One of the main purposes of the study was to evaluate the skill of an ensemble of 16 CMIP5 and INM-CM5 models in reproducing the evolution of the ocean mixed layer heat budget during the El Niño generation with a focus on the relative contribution of the main ocean–atmosphere feedbacks into the SSTA growth. We found that most of the analyzed models tend to correctly reproduce the main processes in the ocean mixed layer responsible for the generation of SSTA in the equatorial Pacific during El Niño, although they are not always successful in the simulation of the ratio between the main feedbacks. The best models are those that reproduce the most important contribution of the advection terms in the SSTA tendency, keep the major role of the thermocline feedback (and vertical advection) in the eastern Pacific, and do not overestimate the contribution of zonal advective feedback. Thus, we selected 6 CMIP5 models that are able to reproduce the mechanisms of SSTA formation during El Niño with the differentiation of the processes involved in the generation of strong and moderate regimes: CCSM4, CESM1-BGC, CMCC-CMS, CNRM-CM5, GFDL-ESM2M, and IPSL-CM5B-LR. These models are suitable for further investigations of El Niño mechanism changes in future climate.

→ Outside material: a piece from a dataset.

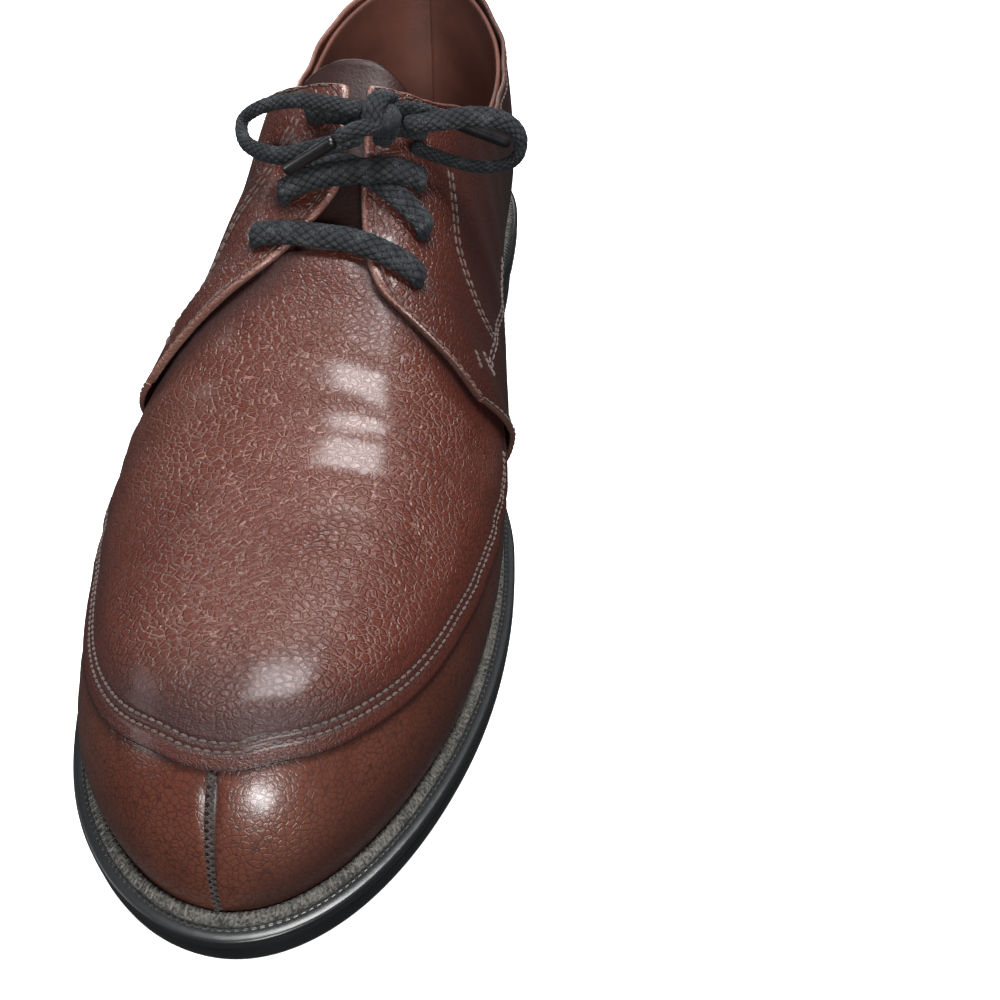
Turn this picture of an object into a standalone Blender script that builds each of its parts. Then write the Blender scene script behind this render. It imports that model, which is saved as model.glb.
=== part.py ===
"""Split toe derby, the wearer's right shoe, standing empty on its sole.

Frame: heel towards +Y, toe towards -Y, the foot's inner side towards +X, +Z up, ground at z = 0.
The leather pieces all follow one last: a point on it is given by `along` (0 at the back of the
heel, 1 at the tip of the toe), `side` (+1 inner, -1 outer) and `up` (0 at the feather line, where
the upper meets the sole, 1 on the ridge over the instep).
"""
import bpy
import bmesh
import numpy as np
from mathutils import Vector

# The last
LAST_LENGTH = 0.296       # feather line from heel to toe
BALL_HALF = 0.0462        # half breadth that the plan's shares multiply
MIDDLE = 0.0029           # from the shoe's own middle to the middle line of the heel
HEEL_LIFT = 0.0192        # how much higher the foot sits at the heel than at the ball
TOE_SPRING = 0.0080       # how far the tip of the toe lifts
INSTEP_RISE = 0.0820      # ridge above the feather line at half length
UPPER_SWELL = 0.0040      # how far the sides swell out above the feather line
SWELL_UP = 0.16           # where they swell most, a share of the way up
SWELL_FADE = 0.60         # the swell fades where the plan is narrower than this share
HEEL_CURVE = 0.0050       # how far the back of the heel bulges
HEEL_REACH = 0.12         # how far forward that bulge is felt, a share of the length
TOE_ROUND = 0.86          # where the ridge starts to turn down over the toe, a share of the length
TOE_POWER = 2.6           # squareness of that turn

# Leather
GAP = 0.00035             # between pieces that lie on each other
APRON_GAP = 0.00065       # under the apron, whose facets don't follow the upper's
UPPER_WALL = 0.0018
QUARTER_THICK = 0.0014
APRON_THICK = 0.0012
TONGUE_THICK = 0.0020
FACING_LIFT = 0.0021      # how far the facings' front corners stand off the vamp
LIFT_FROM = (0.525, 0.06) # where that lift starts, along and up
LIFT_OVER = (0.04, 0.16)  # and over what stretch it grows
INSOLE_THICK = 0.0024
INSOLE_PLAY = 0.0007

# Bottom
SOLE_THICK = 0.0071
SOLE_FLAT = 0.0004        # how much of the underside is ground flat under the ball
WELT_THICK = 0.0030
WELT_BEAD = 0.0007        # height of the stitched bead
WELT_INSIDE = 0.0042      # how far the welt reaches in under the upper
WELT_REACH = 0.0060       # how far it stands out round the forefoot
WAIST = (0.20, 0.62)      # the waist, where the edges are trimmed close, along the last
WAIST_EASE = 0.12         # how softly the trim comes in
WAIST_TRIM = 0.62         # and how much of the reach it takes
FOOT_CLEAR = 0.0004       # between the leather's foot and the stitched bead
SOLE_INSET = 0.0004
SOLE_ROUND = 0.0012       # how far the sole's corners are rounded in
TOP_PIECE_THICK = 0.0060
HEEL_TAPER = 0.0016
HEEL_INSET = 0.0008       # the heel stands this far inside the welt's edge
HEEL_BREAST = 0.272       # front face of the heel, a share of the length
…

The findings of the study may contribute to a better understanding of the El Niño diversity in terms of the processes governing its generation and may be useful to identify the type of developing event relying on the contribution of various feedbacks. The evaluation of the model’s skill in reproducing these processes carried out for the first time in the current investigation for the model ensemble, provides a useful tool for further investigation of the modification of the El Niño associated ocean heat budget anomalies in the future climate. Another prospective research direction consists of the evaluation of the next model’s generation (CMIP6 phase), which will probably increase the number of the models capable of accurately simulating the heat budget components and is therefore suitable for estimating El Niño modification in future climate events.